First, you have to have a text search utility
installed. It can't be just any one, but one that lists the
line number at the beginning of each line that registers a match. The
one I use is called Windows Grep
and you can download it from that link. It's free.
You'll also need a good word processor, one with allows Replace,
Sort, and Converting from Text to Table and back again.
Microsoft Word works fine.
For each log file or subfile, run Grep and
search for two text strings, "You have entered" and "You have
discovered". Since you have to run Grep for each of them,
you'll have two different output files. Open each file and
delete extra lines at the beginning and end. The file that results
from the "You have entered" search lists the zone you are in, even
when you first log in.
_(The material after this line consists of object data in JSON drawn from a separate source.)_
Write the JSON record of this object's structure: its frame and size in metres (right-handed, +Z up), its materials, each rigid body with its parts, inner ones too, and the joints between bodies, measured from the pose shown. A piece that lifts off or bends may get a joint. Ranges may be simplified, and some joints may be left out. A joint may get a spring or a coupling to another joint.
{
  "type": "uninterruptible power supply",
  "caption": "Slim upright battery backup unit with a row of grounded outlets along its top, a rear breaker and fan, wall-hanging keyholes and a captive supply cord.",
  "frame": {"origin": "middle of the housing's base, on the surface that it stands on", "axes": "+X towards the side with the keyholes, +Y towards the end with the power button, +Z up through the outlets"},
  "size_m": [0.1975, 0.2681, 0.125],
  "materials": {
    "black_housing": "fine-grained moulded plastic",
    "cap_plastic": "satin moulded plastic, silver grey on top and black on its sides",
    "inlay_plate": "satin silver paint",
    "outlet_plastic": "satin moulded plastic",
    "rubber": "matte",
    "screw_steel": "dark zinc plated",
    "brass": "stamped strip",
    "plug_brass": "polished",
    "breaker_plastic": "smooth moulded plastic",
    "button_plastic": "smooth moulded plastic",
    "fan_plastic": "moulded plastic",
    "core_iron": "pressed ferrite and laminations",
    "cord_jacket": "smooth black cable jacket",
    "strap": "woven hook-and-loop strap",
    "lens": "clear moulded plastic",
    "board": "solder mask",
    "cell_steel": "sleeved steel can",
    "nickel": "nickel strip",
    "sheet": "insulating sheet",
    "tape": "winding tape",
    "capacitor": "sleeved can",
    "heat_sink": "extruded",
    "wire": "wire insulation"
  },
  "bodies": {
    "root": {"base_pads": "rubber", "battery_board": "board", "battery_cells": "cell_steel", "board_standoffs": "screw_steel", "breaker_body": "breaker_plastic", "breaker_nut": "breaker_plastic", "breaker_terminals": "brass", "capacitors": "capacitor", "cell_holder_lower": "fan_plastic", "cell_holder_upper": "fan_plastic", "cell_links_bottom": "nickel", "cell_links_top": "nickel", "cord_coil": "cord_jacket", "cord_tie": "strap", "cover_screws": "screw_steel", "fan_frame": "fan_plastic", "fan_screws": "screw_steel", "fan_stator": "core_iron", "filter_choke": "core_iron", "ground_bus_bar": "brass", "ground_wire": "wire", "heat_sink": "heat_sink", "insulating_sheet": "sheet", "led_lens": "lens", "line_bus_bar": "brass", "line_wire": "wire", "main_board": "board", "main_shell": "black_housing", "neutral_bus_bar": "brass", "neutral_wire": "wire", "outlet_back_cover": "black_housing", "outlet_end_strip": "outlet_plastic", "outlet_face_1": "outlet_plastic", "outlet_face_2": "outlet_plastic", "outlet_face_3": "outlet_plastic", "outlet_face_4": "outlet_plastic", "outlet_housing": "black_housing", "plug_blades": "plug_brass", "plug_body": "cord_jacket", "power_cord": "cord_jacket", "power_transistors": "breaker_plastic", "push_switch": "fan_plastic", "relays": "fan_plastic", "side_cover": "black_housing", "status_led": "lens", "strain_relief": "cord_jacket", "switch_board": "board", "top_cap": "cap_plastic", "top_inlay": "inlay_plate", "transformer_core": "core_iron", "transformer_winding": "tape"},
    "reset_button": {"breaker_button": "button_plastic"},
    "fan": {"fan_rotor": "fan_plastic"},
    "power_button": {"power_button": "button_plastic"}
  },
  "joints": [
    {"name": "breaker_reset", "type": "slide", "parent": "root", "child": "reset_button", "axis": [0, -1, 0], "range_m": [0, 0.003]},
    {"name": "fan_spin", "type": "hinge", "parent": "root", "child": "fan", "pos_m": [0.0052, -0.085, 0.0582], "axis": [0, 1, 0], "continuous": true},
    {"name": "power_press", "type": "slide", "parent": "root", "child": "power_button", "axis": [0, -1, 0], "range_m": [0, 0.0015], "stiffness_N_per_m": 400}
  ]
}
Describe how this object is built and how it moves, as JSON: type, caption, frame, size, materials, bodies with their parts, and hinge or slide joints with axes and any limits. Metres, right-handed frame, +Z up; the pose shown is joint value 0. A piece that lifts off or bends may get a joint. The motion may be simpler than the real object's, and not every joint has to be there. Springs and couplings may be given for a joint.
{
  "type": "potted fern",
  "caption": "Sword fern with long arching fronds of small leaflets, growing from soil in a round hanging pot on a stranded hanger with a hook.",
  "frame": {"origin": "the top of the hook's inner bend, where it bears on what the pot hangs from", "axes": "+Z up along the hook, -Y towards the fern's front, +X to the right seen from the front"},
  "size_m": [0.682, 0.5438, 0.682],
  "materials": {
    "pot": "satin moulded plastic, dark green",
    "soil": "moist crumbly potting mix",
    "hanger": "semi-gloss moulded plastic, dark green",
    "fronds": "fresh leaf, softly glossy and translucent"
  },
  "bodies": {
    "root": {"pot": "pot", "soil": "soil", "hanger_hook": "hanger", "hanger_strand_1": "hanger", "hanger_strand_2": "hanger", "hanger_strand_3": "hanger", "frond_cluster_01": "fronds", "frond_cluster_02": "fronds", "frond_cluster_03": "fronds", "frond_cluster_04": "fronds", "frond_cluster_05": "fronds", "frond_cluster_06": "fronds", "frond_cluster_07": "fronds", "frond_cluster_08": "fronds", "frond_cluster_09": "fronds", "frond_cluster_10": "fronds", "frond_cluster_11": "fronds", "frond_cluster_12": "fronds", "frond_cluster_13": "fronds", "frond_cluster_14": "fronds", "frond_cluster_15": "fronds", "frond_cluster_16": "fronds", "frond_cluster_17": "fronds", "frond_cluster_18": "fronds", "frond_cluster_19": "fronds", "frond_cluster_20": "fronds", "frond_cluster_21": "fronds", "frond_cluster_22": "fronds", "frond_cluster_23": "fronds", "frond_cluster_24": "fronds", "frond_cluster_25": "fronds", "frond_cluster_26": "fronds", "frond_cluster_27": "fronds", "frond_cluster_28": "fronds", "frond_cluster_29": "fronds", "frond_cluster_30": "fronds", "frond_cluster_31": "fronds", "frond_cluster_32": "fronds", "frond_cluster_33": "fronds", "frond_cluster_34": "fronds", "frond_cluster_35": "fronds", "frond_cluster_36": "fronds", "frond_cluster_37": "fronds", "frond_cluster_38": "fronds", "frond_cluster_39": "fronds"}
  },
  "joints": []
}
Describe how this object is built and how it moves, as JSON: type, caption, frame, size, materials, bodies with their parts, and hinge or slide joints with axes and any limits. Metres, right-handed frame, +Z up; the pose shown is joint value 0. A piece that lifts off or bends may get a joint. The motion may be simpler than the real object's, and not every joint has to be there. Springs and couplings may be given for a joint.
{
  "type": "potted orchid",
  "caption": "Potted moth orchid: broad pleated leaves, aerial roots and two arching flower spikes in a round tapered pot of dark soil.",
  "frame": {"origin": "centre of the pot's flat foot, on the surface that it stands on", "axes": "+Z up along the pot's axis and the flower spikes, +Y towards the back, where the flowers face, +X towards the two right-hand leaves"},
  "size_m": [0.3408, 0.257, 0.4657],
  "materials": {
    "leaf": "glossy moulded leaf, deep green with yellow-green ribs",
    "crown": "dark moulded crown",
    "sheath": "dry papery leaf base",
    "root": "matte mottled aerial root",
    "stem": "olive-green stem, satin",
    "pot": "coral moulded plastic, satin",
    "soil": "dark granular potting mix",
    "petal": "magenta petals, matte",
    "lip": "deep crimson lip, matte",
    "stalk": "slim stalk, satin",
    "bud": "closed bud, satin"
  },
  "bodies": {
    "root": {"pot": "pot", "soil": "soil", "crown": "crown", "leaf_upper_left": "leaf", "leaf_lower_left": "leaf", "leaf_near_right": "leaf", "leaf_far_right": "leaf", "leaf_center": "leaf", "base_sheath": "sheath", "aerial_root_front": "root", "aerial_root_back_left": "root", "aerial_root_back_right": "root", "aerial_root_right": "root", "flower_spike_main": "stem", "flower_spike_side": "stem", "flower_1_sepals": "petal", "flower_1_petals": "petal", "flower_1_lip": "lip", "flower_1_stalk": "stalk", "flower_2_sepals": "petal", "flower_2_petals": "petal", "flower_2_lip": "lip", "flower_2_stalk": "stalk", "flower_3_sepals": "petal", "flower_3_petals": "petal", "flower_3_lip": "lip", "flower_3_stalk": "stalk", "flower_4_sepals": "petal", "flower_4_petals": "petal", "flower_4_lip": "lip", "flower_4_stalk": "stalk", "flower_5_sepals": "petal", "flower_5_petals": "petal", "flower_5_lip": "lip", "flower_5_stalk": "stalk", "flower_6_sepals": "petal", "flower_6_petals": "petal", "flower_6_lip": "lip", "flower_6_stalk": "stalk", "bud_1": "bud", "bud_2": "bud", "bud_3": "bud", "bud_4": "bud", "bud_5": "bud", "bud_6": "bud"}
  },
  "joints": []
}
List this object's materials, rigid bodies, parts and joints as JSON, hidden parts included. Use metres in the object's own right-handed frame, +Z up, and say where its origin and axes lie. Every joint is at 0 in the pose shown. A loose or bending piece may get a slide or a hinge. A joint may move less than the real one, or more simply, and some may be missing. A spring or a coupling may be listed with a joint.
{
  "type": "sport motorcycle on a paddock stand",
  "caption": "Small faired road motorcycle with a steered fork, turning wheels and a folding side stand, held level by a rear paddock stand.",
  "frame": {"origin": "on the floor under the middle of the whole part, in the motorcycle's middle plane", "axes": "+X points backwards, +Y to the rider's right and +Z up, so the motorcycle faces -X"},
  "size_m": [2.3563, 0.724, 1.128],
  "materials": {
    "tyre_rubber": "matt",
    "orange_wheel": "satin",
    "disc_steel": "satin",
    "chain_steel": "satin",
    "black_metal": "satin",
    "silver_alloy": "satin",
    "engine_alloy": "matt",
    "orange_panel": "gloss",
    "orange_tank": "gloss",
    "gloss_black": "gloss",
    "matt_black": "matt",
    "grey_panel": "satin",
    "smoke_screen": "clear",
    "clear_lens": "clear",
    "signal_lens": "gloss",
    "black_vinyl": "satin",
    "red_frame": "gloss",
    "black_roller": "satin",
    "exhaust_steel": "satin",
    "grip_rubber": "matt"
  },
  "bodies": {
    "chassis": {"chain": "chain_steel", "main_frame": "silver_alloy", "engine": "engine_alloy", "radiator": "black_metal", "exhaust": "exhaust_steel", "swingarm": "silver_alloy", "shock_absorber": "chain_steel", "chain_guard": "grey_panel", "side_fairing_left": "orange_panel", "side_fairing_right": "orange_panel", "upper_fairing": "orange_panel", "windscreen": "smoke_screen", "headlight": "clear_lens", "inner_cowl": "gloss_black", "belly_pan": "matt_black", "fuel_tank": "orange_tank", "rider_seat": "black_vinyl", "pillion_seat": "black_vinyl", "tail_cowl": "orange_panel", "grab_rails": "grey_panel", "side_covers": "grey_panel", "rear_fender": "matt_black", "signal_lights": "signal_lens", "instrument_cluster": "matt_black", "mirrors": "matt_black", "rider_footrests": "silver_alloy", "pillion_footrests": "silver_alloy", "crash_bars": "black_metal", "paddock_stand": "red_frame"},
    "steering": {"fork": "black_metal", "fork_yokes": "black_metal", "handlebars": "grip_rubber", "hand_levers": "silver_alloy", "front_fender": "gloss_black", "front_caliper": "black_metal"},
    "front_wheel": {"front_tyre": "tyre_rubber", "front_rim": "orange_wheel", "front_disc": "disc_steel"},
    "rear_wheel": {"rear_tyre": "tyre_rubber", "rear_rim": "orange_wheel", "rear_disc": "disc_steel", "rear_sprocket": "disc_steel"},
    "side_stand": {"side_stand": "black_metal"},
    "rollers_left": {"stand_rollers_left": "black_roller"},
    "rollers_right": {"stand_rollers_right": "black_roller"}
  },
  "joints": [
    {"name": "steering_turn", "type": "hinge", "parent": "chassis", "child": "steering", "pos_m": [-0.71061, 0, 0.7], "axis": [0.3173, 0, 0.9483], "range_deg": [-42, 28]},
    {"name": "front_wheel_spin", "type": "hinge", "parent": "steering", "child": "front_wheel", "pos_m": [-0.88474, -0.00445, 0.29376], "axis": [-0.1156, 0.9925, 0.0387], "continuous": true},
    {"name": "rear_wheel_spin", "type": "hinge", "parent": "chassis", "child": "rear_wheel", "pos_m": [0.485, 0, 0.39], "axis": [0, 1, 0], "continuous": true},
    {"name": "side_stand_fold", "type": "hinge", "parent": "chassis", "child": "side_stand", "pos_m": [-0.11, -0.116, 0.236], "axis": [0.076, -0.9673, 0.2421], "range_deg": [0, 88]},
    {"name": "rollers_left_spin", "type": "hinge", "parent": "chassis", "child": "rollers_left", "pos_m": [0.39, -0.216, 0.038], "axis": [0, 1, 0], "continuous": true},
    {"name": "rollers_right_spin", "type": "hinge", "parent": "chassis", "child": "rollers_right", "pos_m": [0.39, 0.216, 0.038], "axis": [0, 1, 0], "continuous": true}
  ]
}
The second file lists all your
discoveries. Merge them with your word processor.
What you want to do now is to sort the lines
of text by the number at the beginning of the line, so that
discoveries are listed below the text that lists the zone they're
in. However, you can't do a sort yet, because the numbers have
different lengths, and a sort will sort them as if they were
alphanumeric, not numbers. (An alphanumeric sort will list
10 before 9, which is not what you want.) To do this, select
the entire file (Control-A) and use the Convert Text to Table
command. Make sure you select Colon (:) under Separate Text
at... You'll get a table with the line number in the first
column and several more columns. You can delete all except the
first and fourth columns, which contain the information you need.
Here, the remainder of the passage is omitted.